Seven personal injury actions fall after assessor says 'cars never made contact'

Seven personal injury actions worth up to a total of €420,000 from a 'rear-ending' road traffic accident have been dismissed or withdrawn after a motor assessor told a court that the two cars involved never collided.

Seven personal injury actions fall after assessor says 'cars never made contact'

Seven personal injury actions worth up to a total of €420,000 from a 'rear-ending' road traffic accident have been dismissed or withdrawn after a motor assessor told a court that the two cars involved never collided.

At Ennis Circuit Court, Judge Gerald Keys dismissed four personal injury actions and three more were withdrawn from the alleged road traffic accident between a Ford Focus and an Almera in the village of Inagh on March 13, 2014.

In dismissing the lead personal injury case by the driver of the Almera, Sarah Warren, (aged 22) of Ballycar, Newmarket-on-Fergus, Co. Clare, Judge Gerald Keys said that he is not satisfied that the impact described by Ms Warren is consistent with the damage caused to the two cars.

At the outset, counsel for the Motor Insurers Bureau of Ireland (MIBI), Henry Downing SC, said that he was pleading a defence of fraud in Ms Warren’s case and this was only the fifth time in his 30-year long career that he made such a defence against a personal injury claim.

Mr Downing told the court: “This was a set-up.”

However, counsel for Ms Warren, Patrick Whyms BL, said after Judge Keys made his ruling: “No finding of fraud has been made and that is the beginning and the end of it.”

Judge Keys agreed saying: “I am not saying there is fraud.”

Three of Ms Warren’s passengers sued for personal injuries along with two she had never met before - they were friends of her then-boyfriend, Conor Nestor who was a front-seat passenger.

Judge Keys said: “I don’t want to be over-critical but Ms Warren is very naive to find herself in a situation like this where passengers were picked up in very, very suspicious circumstances and it so happened there was a crash.”

Mr Whyms said: “If there was a nefarious background to this it seems very unlikely that it involved the plaintiff.”

Mr Whyms said that a medical report on March 14, 2014, found that Ms Warren was injured on March 13th and that is uncontradicted evidence.

Expert motor assessor for the MIBI, Liam Cotter, told the court that it is impossible that the cars collided to cause the damage that occurred.

He said: “I don’t like using the word impossible but in this case it is appropriate as the damage to the two cars is so divergent.

“These two cars never made contact - never collided.”

Mr Cotter said that he has assessed thousands of cars from road traffic accidents, saying: “I have never come across a case where the damage was so divergent and so inconsistent. I actually formed the view that these cars never collided at all."

“They were damaged in two separate and very definite different incidents.”

Mr Cotter said that there was no paint transfer between the two cars before adding that it was likely that Ms Warren’s car reversed into a pole and the Ford Focus had damage consistent with a driver driving over a traffic island.

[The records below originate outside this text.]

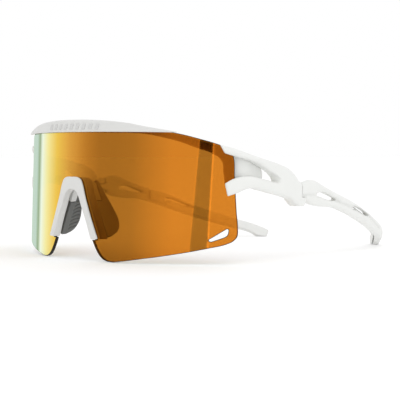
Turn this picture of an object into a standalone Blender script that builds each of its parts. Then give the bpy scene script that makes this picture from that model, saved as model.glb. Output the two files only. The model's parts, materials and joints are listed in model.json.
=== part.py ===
"""Wraparound sport sunglasses with a one-piece shield lens, a half frame and folding skeleton arms.

Sheet-like pieces are drawn flat, in millimetres: s runs sideways from the middle of the brow and on
along the temple, h is the height and w the depth outwards from the lens's front surface. Each is then
bent along one path, the line that lens, end cover and temple follow when seen from above.
The whole is leant forward a little, so that it rests on the lens's lower edge and the temple tips.
"""

import math

import bmesh
import bpy
from mathutils import Matrix, Vector

MM = 0.001
GAP = 0.3  # clearance between neighbouring pieces

# The path seen from above: lens arc, tight corner, straight temple, then a curl behind the ear.
LENS_RADIUS = 92.7
LENS_ARC_END = 79.0
CORNER_RADIUS = 12.0
TEMPLE_HEADING = math.radians(95.0)
CURL_START = 140.0
CURL_END = 226.0
CURL_TURN = math.radians(45.0)
CURL_POWER = 1.8
PATH_STEP = 0.25
LEAN = math.radians(2.14)

LENS_THICKNESS = 1.6
RAIL_THICKNESS = 2.5
RAIL_FRONT = -LENS_THICKNESS - GAP
RAIL_BACK = RAIL_FRONT - RAIL_THICKNESS
BROW_PROUD = 1.9
COVER_OUTER = 2.4
COVER_INNER = -LENS_THICKNESS
LENS_CLEAR_S = 81.6  # past the lens's side edge, where the end cover gets its full thickness

ARM_INNER = -2.0
ARM_OUTER = 2.4
GRIP_THICKNESS = 1.1

HINGE_S = 120.0
HINGE_W = -1.4
BARREL_RADIUS = 2.4
SCREW_RADIUS = 0.8
SLEEVE_INNER = 1.05
SLEEVE_OUTER = 1.5
SLEEVE_BORE = 1.72
LUG_BORE = 1.05
HEAD_RADIUS = 1.45
HEAD_HEIGHT = 0.9
SKIN_INNER = HINGE_W + BARREL_RADIUS + GAP
SPLIT_S = 120.4  # where the end cover's outer skin meets the arm's
LOWER_LUG = (26.2, 30.2)
UPPER_LUG = (33.9, 36.3)
LUG_REAR = 3.2  # how far the lower lug reaches behind the hinge axis
KNUCKLE = (LOWER_LUG[1] + GAP, UPPER_LUG[0] - GAP)

COVER_SCREW_AT = (92.0, 35.6)
COVER_SCREW_RADIUS = 0.7
COVER_SCREW_HEAD = 1.5
COVER_SCREW_TIP = 1.0

BRIDGE_FRONT = 1.4
BRIDGE_BACK = -3.6
BRIDGE_FLARE = 2.6  # how much wider the bridge opens at its back, on each side
PAD_TURN = math.radians(4.0)
PAD_THICKNESS = 2.8
PAD_GAP = 0.9  # behind the bridge at the pad's inner face, less at its outer face
TONGUE_THICKNESS = 0.9

BROW_MARKS = 9
BROW_MARK_PITCH = 4.0
BROW_MARK_PROUD = 0.35

WHITE = (0.84, 0.85, 0.83, 1.0)
AMBER = (0.80, 0.33, 0.03, 1.0)
GREY_RUBBER = (0.12, 0.12, 0.115, 1.0)
SOFT_WHITE = (0.74, 0.75, 0.73, 1.0)
STEEL = (0.55, 0.55, 0.56, 1.0)


# ---------------------------------------------------------------- scene, materials


def clear_scene():
    for obj in list(bpy.data.objects):
        bpy.data.objects.remove(obj, do_unlink=True)


def new_collection(name):
    collection = bpy.data.collections.new(name)
    bpy.context.scene.collection.children.link(collection)
    return collection


def new_material(name, colour, roughness, metallic=0.0):
    material = bpy.data.materials.new(name)
    material.use_nodes = True
    material.diffuse_color = colour
    shader = material.node_tree.nodes["Principled BSDF"]
    shader.inputs["Base Color"].default_value = colour
    shader.inputs["Roughness"].default_value = roughness
    shader.inputs["Metallic"].default_value = metallic
    return material


# ---------------------------------------------------------------- the bending path


def heading_at(s):
    if s <= LENS_ARC_END:
        return s / LENS_RADIUS
    turned = LENS_ARC_END / LENS_RADIUS + (s - LENS_ARC_END) / CORNER_RADIUS
    if turned < TEMPLE_HEADING:
        return turned
    curl = max(0.0, (s - CURL_START) / (CURL_END - CURL_START))
    return TEMPLE_HEADING + CURL_TURN * curl**CURL_POWER


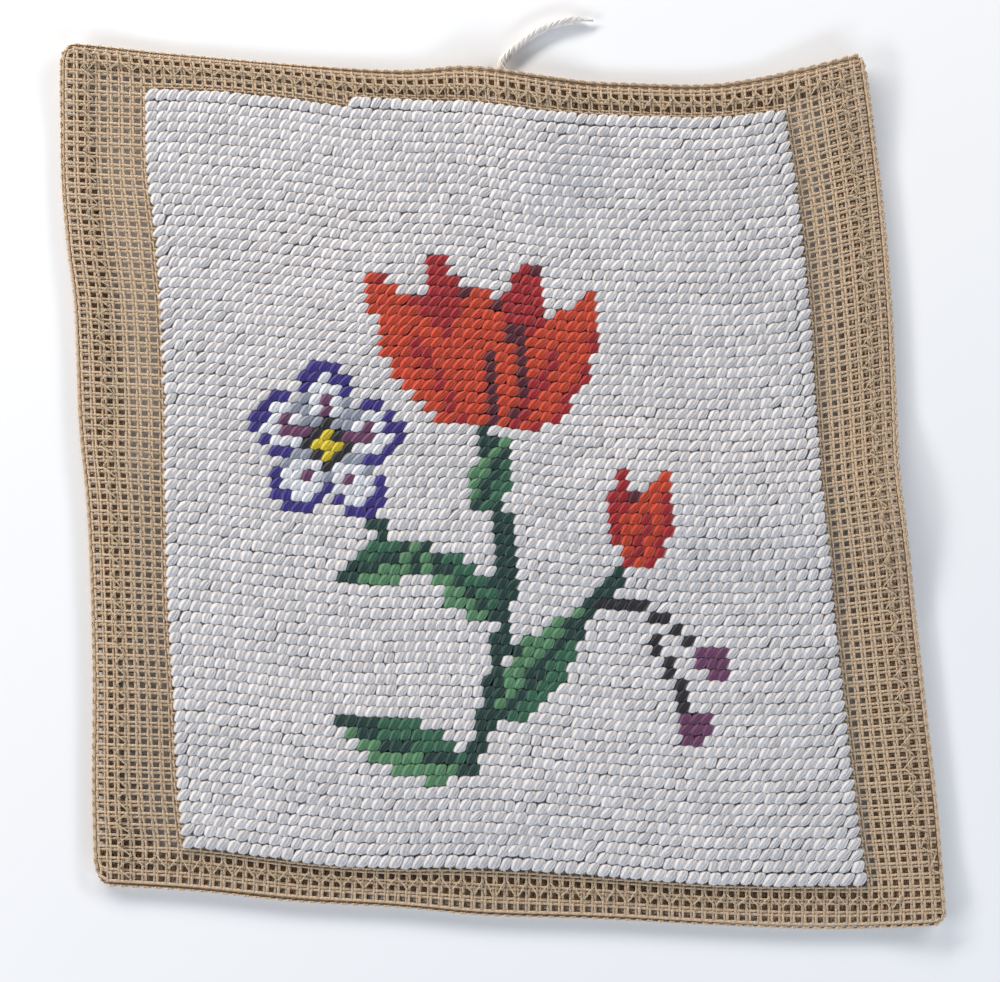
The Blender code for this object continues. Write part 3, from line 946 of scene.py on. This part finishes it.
def add_hem(material):
    """The canvas that is turned to the back: its threads round the fold and in the hem."""
    tubes = Tubes()
    dice = np.random.default_rng(31)
    arc = np.radians(np.arange(0, 180, 30))
    for number, side in enumerate(HEM_SIDES_TABLE):
        upright, fold, inward, widths, first, last, _ = side
        crossing_offset, own_offset = (WEFT_OFFSET, WARP_OFFSET) if upright else (WARP_OFFSET, WEFT_OFFSET)
        half_width = WEFT_HALF_WIDTH if upright else WARP_HALF_WIDTH
        square = np.array((0, 1.0, 0)) if upright else np.array((1.0, 0, 0))
        along_axis = np.array((1.0, 0, 0)) if upright else np.array((0, 1.0, 0))
        drifts = (waves(40 + number, 3, 24, 60), waves(50 + number, 3, 20, 50))

        for line, second in thread_lines(first, last, crossing_offset):
            share = (line - first) / (last - first)
            width = mix(widths[0], widths[1], share) + dice.normal(0, 0.08)
            inner = [row for row in hem_lines(fold, inward, own_offset, width) if row[0] > FOLD_INSET]
            over = [1 if (second + other) % 2 == 0 else -1 for _, other in inner]
            reach = FOLD_REACH + (FOLD_WEAVE if second else -FOLD_WEAVE)
            depths = [*(FOLD_INSET - reach * np.sin(arc)), FOLD_INSET, *(deep for deep, _ in inner), width]
            height = float(hem_height(side, line))
            middle = (CANVAS_MIDDLE + height) / 2
            round_fold = (CANVAS_MIDDLE - height) / 2 * np.cos(arc)
            heights = [*(middle + round_fold), height, *(height + HEM_WAVE * np.array(over)), height]
            u, v, lift = hem_place(side, np.array(depths), np.full(len(depths), line), drifts)
            lift = np.where(np.arange(len(depths)) > len(arc), lift, 0)
            centres = surface(u, v, np.array(heights) + lift)[None]
            level, up = ring_axes(centres, square)
            in_fold = np.arange(len(depths)) < len(arc)
            wide = np.where(in_fold, half_width, HEM_HALF_WIDTH)
            high = np.where(in_fold, THREAD_HALF_HEIGHT, HEM_HALF_HEIGHT)
            tubes.add(centres, level, up, wide * MM, high * MM, HEM_SIDES, dice.uniform(0.25, 1))

        for deep, second in hem_lines(fold, inward, own_offset, max(widths)):
            places, crossing = crossings(first + FOLD_INSET, last - FOLD_INSET, crossing_offset)
            share = (places - first) / (last - first)
            inside = mix(widths[0], widths[1], share) > deep + 0.05
            if np.count_nonzero(inside) < 3:
                continue
            places = places[inside]
            over = np.where((second + crossing[inside]) % 2 == 0, -1, 1)
            u, v, lift = hem_place(side, np.full(len(places), deep), places, drifts)
            centres = surface(u, v, hem_height(side, places) + HEM_WAVE * over + lift)[None]
            level, up = ring_axes(centres, along_axis)
            wide = HEM_HALF_WIDTH * MM
            tubes.add(centres, level, up, wide, HEM_HALF_HEIGHT * MM, HEM_SIDES, dice.uniform(0.25, 1))

        for deep in EDGE_THREAD_DEPTHS:
            places = np.arange(first + FOLD_INSET, last - FOLD_INSET, 0.5)
            u, v = places, np.full(len(places), fold + inward * deep)
            if upright:
                u, v = v, u
            centres = surface(u, v, np.full(len(places), FOLD_MIDDLE))[None]
            level, up = ring_axes(centres, along_axis)
            high = WEFT_HALF_WIDTH * MM
            tubes.add(centres, level, up, THREAD_HALF_HEIGHT * MM, high, THREAD_SIDES, dice.uniform(0.25, 1))
    return tubes.to_piece("canvas_hem_threads", material)


def in_field(column, row):
    return (row > 0) | (column >= FIRST_ROW_START)


def make_ground():
    """Canvas under the stitches: it takes the colour of the wool that lies on it, painted a little darker as
    shade in the gaps between the stitches.
    """
    material, shader = new_material("canvas_under_wool", screen_colour(*YARNS[0][1:]), 0.95)
    under = add_node(material, "ShaderNodeAttribute", attribute_name="under")
    material.node_tree.links.new(under.outputs["Color"], shader.inputs["Base Color"])
    return material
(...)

Mr Cotter said: “I accept there is a possibility that these cars made very light contact but not sufficient to put the damage on either car.”

A second motor assessor agreed with Mr Cotter's findings.

In her evidence, Ms Warren denied reversing her car into a pole and said: "I am here to tell the truth".

Ms Warren said that she was a trainee hairdresser with Peter Mark in Ennis at the time but had to give up hairdressing because of the soft tissue injuries to her back sustained in the rear-ending.

Ms Warren said that she currently works as a waitress in Jersey where she hopes to commence an apprenticeship to be a Trust Officer on the island.

Ms Warren said her car had been rear-ended as she was taking a left to Ruan on her way back from Lahinch on March 13, 2014.

Ms Warren told the court: “I was rattled and shocked that it had happened and when I woke up the next day I felt a bit stiffer than normally - I hadn't felt this pain before."

Five years after the accident, Ms Warren said:

“To be honest with you I still have the pain in shoulders and my back.”

Ms Warren agreed that she didn’t disclose to the MIBI a previous €2,500 injury award for whiplash she received from an October 2011 crash.

After Judge Keys dismissed Ms Warren’s lead personal injury case, three other personal injury actions from the same accident were withdrawn and Judge Keys dismissed a further three cases where the plaintiffs failed to show.